[BEGIN Dataset content]
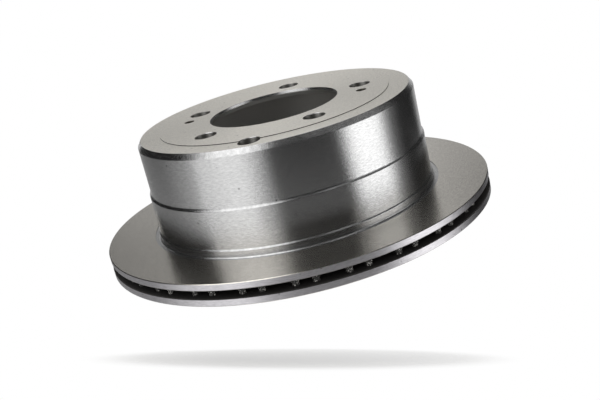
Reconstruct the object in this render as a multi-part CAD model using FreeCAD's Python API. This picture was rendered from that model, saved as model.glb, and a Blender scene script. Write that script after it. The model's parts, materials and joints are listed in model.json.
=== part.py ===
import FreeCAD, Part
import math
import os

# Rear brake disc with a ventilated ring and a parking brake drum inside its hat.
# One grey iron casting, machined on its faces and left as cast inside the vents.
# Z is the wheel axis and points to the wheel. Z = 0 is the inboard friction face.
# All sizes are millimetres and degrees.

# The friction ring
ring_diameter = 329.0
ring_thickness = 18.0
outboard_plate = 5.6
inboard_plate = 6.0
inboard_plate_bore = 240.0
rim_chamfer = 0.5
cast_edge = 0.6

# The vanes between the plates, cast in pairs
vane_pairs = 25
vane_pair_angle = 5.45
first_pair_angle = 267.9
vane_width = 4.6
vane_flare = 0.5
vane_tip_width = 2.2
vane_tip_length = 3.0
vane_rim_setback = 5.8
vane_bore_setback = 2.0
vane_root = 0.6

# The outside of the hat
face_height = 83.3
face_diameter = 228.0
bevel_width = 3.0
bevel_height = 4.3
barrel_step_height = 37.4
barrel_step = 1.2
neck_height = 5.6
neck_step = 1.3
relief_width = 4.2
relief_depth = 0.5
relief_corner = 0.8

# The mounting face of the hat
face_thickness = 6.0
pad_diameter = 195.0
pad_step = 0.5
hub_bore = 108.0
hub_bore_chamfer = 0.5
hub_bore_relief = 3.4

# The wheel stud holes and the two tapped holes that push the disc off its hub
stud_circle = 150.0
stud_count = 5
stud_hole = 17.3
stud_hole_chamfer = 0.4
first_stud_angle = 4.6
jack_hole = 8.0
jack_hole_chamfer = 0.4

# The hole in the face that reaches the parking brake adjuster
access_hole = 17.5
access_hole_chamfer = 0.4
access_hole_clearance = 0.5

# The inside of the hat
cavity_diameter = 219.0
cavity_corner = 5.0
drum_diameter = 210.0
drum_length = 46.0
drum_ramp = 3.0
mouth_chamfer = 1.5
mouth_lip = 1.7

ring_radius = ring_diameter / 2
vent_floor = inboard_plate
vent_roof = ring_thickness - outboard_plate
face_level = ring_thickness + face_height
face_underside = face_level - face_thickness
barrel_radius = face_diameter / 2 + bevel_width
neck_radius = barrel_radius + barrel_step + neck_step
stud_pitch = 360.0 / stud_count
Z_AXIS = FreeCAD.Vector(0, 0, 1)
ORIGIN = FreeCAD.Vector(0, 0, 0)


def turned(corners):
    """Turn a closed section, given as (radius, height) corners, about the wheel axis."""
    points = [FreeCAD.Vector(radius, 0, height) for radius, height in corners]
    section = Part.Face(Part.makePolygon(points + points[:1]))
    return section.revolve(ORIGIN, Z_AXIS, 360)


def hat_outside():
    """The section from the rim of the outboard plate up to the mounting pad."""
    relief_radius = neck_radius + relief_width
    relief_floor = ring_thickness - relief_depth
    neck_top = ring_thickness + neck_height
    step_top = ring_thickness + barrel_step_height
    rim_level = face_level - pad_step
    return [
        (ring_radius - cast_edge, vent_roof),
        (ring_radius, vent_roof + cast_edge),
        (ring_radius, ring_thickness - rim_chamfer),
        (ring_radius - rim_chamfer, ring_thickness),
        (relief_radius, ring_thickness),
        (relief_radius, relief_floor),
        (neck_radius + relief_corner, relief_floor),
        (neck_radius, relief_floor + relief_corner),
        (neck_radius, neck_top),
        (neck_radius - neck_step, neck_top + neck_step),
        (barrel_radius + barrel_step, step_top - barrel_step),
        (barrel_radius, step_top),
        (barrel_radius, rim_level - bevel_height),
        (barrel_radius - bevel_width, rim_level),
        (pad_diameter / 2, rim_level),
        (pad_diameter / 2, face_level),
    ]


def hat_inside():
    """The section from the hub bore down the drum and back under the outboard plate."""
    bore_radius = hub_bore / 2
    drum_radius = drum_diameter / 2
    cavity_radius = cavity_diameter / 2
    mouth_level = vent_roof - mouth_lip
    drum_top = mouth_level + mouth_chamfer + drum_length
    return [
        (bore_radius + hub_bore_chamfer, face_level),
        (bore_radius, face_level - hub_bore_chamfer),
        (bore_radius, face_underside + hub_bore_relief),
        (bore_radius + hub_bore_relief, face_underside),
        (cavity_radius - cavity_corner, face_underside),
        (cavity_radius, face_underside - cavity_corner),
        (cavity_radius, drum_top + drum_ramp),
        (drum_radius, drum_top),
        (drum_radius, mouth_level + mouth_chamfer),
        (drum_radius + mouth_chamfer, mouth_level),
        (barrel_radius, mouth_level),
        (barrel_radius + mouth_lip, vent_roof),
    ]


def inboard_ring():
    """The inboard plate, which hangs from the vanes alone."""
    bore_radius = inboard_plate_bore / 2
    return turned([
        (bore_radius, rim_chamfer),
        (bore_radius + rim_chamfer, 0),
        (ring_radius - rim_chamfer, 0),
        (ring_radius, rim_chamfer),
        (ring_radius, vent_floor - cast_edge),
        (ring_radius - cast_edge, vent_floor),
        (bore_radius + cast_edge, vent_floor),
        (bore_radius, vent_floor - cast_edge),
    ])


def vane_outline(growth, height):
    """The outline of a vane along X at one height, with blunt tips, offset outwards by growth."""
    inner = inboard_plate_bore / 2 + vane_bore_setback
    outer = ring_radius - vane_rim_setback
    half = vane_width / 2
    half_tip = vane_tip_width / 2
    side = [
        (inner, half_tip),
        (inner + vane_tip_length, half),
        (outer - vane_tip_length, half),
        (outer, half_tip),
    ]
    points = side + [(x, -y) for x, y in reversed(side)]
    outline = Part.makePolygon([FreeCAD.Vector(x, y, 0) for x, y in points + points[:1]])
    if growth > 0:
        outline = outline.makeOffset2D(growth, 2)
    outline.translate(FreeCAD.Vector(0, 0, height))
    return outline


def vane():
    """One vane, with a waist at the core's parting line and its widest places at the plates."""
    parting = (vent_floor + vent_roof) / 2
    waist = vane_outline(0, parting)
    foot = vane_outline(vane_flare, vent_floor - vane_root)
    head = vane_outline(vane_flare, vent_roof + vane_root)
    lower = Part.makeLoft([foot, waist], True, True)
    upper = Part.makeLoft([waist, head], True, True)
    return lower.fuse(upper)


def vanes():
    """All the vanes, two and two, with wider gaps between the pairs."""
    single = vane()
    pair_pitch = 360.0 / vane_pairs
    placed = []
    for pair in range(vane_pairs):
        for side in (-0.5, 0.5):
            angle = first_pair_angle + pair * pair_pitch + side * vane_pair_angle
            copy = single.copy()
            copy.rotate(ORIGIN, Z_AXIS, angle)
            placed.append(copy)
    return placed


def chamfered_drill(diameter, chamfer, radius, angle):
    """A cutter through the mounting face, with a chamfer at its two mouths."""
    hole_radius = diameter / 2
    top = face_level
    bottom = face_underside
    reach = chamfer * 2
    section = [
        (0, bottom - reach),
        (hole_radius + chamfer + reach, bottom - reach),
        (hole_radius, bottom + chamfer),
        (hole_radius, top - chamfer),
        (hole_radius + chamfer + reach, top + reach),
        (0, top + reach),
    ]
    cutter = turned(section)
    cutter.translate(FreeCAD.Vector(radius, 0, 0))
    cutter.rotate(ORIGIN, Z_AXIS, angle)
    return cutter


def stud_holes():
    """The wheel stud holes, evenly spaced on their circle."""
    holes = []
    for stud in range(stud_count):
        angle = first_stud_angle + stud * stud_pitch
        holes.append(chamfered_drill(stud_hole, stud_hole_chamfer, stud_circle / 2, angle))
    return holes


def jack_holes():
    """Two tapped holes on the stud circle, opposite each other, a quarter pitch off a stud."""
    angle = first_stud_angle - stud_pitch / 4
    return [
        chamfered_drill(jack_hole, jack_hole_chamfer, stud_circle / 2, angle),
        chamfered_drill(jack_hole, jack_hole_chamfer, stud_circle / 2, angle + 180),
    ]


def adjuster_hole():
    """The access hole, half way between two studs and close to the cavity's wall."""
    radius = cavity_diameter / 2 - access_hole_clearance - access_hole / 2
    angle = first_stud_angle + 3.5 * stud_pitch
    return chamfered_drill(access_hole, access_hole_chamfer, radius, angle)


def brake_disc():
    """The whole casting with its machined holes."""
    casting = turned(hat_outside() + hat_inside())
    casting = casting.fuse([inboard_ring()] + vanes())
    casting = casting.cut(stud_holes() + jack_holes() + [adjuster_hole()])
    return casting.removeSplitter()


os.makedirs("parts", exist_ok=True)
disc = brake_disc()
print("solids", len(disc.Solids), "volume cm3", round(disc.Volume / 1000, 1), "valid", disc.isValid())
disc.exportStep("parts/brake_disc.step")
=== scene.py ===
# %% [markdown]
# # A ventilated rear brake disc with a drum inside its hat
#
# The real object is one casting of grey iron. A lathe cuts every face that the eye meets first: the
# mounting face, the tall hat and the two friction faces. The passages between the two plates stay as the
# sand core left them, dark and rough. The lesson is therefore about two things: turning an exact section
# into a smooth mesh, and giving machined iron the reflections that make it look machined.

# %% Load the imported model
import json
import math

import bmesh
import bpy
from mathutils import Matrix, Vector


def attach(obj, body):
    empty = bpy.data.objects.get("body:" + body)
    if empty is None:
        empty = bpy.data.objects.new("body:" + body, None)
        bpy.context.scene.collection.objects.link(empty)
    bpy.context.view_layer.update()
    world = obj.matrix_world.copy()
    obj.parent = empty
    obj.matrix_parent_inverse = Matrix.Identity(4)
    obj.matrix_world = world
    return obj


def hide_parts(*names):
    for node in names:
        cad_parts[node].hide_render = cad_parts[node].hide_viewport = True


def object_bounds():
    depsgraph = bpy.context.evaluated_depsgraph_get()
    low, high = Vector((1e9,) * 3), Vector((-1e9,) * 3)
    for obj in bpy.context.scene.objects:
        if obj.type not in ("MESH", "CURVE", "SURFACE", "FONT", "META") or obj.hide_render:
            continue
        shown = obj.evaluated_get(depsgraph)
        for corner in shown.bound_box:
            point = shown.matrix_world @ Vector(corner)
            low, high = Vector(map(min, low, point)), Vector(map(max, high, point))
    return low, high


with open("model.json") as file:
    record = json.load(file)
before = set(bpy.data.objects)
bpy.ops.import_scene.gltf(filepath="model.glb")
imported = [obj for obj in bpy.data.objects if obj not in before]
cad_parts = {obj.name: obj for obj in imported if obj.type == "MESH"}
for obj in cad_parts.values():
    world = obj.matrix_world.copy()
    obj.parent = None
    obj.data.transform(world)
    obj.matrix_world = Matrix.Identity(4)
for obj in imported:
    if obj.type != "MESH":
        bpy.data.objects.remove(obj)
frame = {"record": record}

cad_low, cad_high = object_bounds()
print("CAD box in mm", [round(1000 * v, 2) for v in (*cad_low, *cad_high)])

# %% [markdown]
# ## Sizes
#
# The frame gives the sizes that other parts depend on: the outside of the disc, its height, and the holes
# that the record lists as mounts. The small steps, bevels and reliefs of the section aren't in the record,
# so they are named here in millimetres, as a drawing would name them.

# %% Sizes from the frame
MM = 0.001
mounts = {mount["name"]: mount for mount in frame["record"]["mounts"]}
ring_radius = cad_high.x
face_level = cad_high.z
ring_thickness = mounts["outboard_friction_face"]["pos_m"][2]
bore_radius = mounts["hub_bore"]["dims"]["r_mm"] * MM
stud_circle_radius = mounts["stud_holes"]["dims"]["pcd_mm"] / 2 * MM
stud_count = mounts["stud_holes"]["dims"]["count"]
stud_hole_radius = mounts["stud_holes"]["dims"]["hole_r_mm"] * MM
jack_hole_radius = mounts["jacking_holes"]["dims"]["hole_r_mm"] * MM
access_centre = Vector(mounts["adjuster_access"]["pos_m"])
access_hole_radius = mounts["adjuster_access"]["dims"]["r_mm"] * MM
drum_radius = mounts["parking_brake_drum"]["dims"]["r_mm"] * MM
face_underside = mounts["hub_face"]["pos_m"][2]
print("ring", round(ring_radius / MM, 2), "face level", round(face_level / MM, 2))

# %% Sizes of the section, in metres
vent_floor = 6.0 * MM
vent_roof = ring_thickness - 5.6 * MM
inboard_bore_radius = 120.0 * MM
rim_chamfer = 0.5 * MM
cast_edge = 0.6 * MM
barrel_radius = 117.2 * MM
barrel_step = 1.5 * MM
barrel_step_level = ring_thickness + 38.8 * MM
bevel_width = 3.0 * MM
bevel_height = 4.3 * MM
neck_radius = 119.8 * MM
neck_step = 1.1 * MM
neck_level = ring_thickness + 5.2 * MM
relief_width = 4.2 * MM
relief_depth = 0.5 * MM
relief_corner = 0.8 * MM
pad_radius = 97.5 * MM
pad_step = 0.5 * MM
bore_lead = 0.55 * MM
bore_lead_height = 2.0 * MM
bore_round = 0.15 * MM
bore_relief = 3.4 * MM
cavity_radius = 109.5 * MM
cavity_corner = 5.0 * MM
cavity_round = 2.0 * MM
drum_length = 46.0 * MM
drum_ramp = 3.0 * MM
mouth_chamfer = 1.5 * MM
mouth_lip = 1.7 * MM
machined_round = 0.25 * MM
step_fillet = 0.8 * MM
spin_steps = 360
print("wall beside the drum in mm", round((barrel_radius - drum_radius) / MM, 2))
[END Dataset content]
**The task**
Reproduce, please, the lines of the material from its first line down to the line containing "# All sizes are millimetres and degrees.", keeping both ends and nothing beyond them.

**Result for this task**
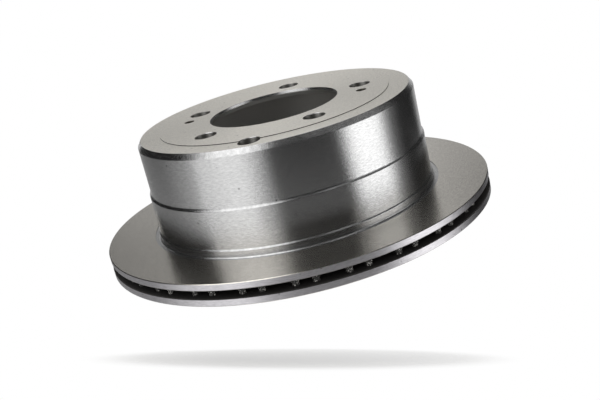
Reconstruct the object in this render as a multi-part CAD model using FreeCAD's Python API. This picture was rendered from that model, saved as model.glb, and a Blender scene script. Write that script after it. The model's parts, materials and joints are listed in model.json.
=== part.py ===
import FreeCAD, Part
import math
import os

# Rear brake disc with a ventilated ring and a parking brake drum inside its hat.
# One grey iron casting, machined on its faces and left as cast inside the vents.
# Z is the wheel axis and points to the wheel. Z = 0 is the inboard friction face.
# All sizes are millimetres and degrees.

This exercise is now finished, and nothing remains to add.